Wendy got back on Wednesday night last week, and we were headed north the very next day with a car loaded with kids, coolers, and clothes.
Destination: Orlando, Florida. The 3v3 Soccer Nationals at ESPN Wide World Of Sports.
Evan had two games Friday and two games Saturday, followed by knockout stages on Sunday.
To say it was hot and intense and stressful and soggy would be a huge understatement. According to my fitness app I logged nearly 7 miles of walking each of the three days (25 miles for the weekend) and most of it was spent hauling chairs, coolers, and umbrellas in the pouring rain.
We ended up finishing third in the silver division, and Evan got a trophy and the big announcement and walk across the stage.
It was a very exciting end to a weekend that could not have started rougher. We lost our first four games and by the fourth game on Saturday Evan was totally out of it…
Not playing well, not paying attention, and not impacting the game…
He was a total mess.
Now, I’m okay losing when we actually get beat by a better team…
But when we beat OURSELVES, it really bothers me.
So I sat Evan down Saturday afternoon after their fourth loss and we had a little talk about motivation and stress.
What it comes down to is that Evan is on a really competitive team, probably the most skilled and driven team at his age group in all of Southwest Florida. Only fifteen kids in the whole area made this team, and he was one of them.
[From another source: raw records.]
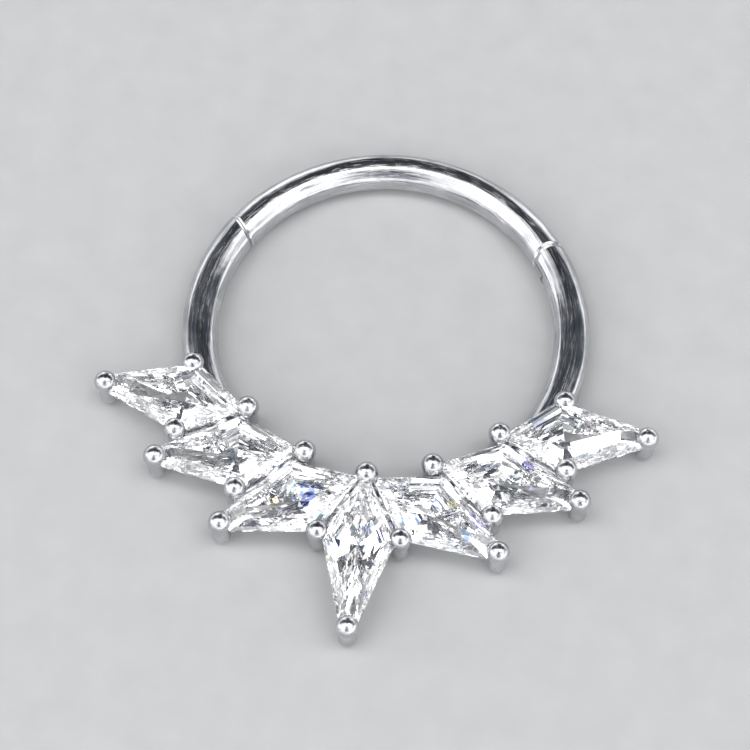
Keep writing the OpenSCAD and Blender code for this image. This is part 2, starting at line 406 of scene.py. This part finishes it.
def addFloor():
    spec = studio
    half = spec["floorWidth"] / 2
    corners = [(-half, -half, 0), (half, -half, 0), (half, half, 0), (-half, half, 0)]
    mesh = bpy.data.meshes.new("paleFloor")
    mesh.from_pydata(corners, [], [(0, 1, 2, 3)])
    floor = bpy.data.objects.new("paleFloor", mesh)
    scene.collection.objects.link(floor)
    material, tree, shader = newMaterial("paleFloor")
    grain = noiseOf(tree, objectPlace(tree), spec["floorScale"], spec["floorDetail"])
    tone = rampOf(tree, grain, spec["floorLimits"], spec["floorDark"], spec["floorLight"])
    tree.links.new(tone, shader.inputs["Base Color"])
    rough = remap(tree, grain, *spec["floorLimits"], *spec["floorRoughness"])
    tree.links.new(rough, shader.inputs["Roughness"])
    mesh.materials.append(material)


def addWorld():
    spec = studio
    world = bpy.data.worlds.new("studioWorld")
    scene.world = world
    world.use_nodes = True
    tree = world.node_tree
    way = addNode(tree, "ShaderNodeTexCoord").outputs["Generated"]
    spots = noiseOf(tree, way, spec["domeScale"], spec["domeDetail"])
    room = rampOf(tree, spots, spec["domeLimits"], spec["domeDark"], spec["domeLight"])
    for toward, spread, edge, colour in spec["patches"]:
        near = measure(tree, "DOT_PRODUCT", way, tuple(Vector(toward).normalized()))
        outer = math.cos(math.radians(spread + edge))
        inner = math.cos(math.radians(spread))
        room = mixColour(tree, remap(tree, near, outer, inner), room, (*colour, 1))
    tree.links.new(room, tree.nodes["Background"].inputs["Color"])


def addLamps():
    for name, (place, width, depth, radiance, turn) in studio["lamps"].items():
        data = bpy.data.lights.new(name, "AREA")
        data.shape = "RECTANGLE"
        data.size = width
        data.size_y = depth
        data.energy = radiance * math.pi * width * depth
        lamp = bpy.data.objects.new(name, data)
        lamp.location = place
        lamp.rotation_mode = "QUATERNION"
        aimed = (-Vector(place)).to_track_quat("-Z", "Y")  # at the ring
        lamp.rotation_quaternion = aimed @ Quaternion((0, 0, 1), math.radians(turn))
        scene.collection.objects.link(lamp)


addFloor()
addWorld()
addLamps()
scene.view_settings.view_transform = "Standard"
scene.cycles.max_bounces = studio["bounces"]
scene.cycles.glossy_bounces = studio["bounces"]
scene.cycles.transmission_bounces = studio["bounces"]
print("studio set")
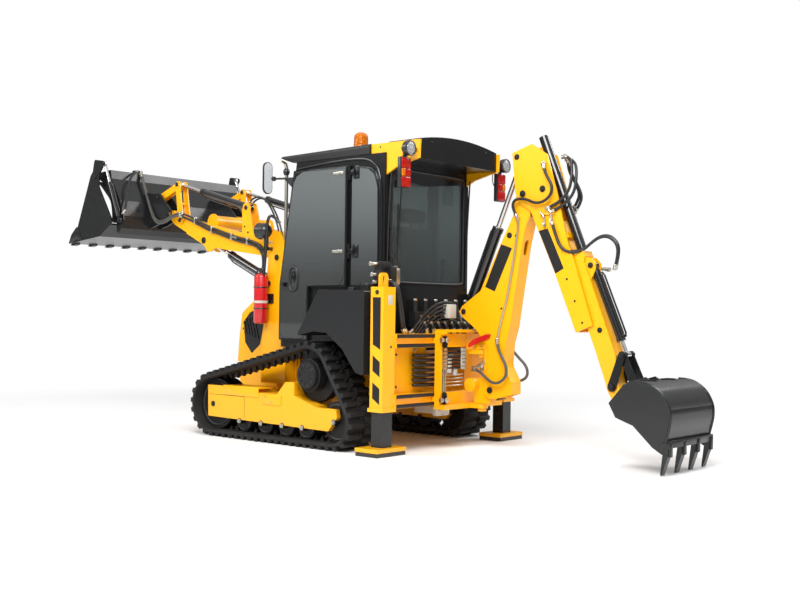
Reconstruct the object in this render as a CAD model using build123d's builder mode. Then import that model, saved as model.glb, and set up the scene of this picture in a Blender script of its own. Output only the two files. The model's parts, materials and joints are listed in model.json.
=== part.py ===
"""Compact tracked backhoe loader: every rigid piece as its own solid, in millimetres.

The machine is modelled in its working frame: +X towards the loader, +Y to the machine's left,
+Z up, with the ground at Z = 0 and the stabiliser legs at X = 0. The last lines move the
finished pieces along X, so that the origin of the files lies under the middle of the machine.
"""
from build123d import *
import os
from math import atan2, cos, degrees, hypot, pi, radians, sin

# ------------------------------------------------------------------ general driving sizes
PLATE = 12.0          # plates of arms, levers and ears
THIN = 6.0            # sheet covers and glass
RUN = 0.05            # radial running clearance of a pin or a rod
SIDE_GAP = 3.0        # gap between an eye and the plates on both sides of it
SEAT = 0.3            # gap at which a piece lies on its seat

# ------------------------------------------------------------------ tracks
TRACK_INNER_Y = 518.0
TRACK_WIDTH = 320.0
TRACK_OUTER_Y = TRACK_INNER_Y + TRACK_WIDTH
LUG_HEIGHT = 28.0
BELT_THICKNESS = 26.0
LUG_PITCH = 76.0
# wheels that the track runs over: x, z, outer radius at the tips of the lugs
FRONT_IDLER = (1730.0, 255.0, 255.0)
REAR_IDLER = (385.0, 205.0, 205.0)
SPROCKET = (645.0, 532.0, 250.0)
TRACK_DEPTH = LUG_HEIGHT + BELT_THICKNESS
ROLLER_X = (709.0, 925.0, 1160.0, 1408.0)
ROLLER_R = 85.0
AXLE_R = 22.0
WHEEL_GAP = 1.0       # between a wheel's rim and the belt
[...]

He feels a lot of pressure to succeed, and when a player beats him, his head goes into a vicious “you’re not good enough” cycle.
He starts overthinking things.
His muscles get heavy and he starts playing worse and worse. He feels like he doesn’t belong, even though he DOES belong.
So we asked him how we could support him, and his response was that he wanted us to back off, and not give him encouragement or inspirational speeches…
He wanted us to just leave him alone with his headphones and his music and let him do his thing.
So we did, and he played great on Sunday 🙂
An interesting little lesson in pressure and motivation.
Coincidentally, Ronda Rousey fought on Saturday night. I had a couple beers and stayed up to watch her punch some chicks face in.
Somehow, Rousey is able to eat up pressure and spit it out as focused venom. It’s amazing to watch.
I don’t think I’ve seen someone so motivated and determined to reach their goals since watching Jordan’s Chicago Bulls back in the 90’s.
In other news…
Wendy has been back from Europe for about a week now, and it’s been a rough transition to having another adult in the house.
When it was just me and the kids, I decided on the direction, gave the kids their marching orders, and off we went.
No hassles, no arguments, and no fuss.
It’s really been aggravating and it’s led to lots of arguments.
Now it’s not that Wendy’s opinion isn’t valid… Of course it is.
It’s just that even needing to slow down to listen to it is a new experience.
And it’s been a struggle.
The kids see us bickering and see it as a lack of consistent direction, so they’re falling back into their old ways as well. There’s been entirely too much laying around and playing on phones while the dishes rot and the laundry and trash pile up.
I hit my first yoga class in nearly a week last night and it was murderous. Yoga Power Flow with lots of planks. I feel like I’m dying this morning.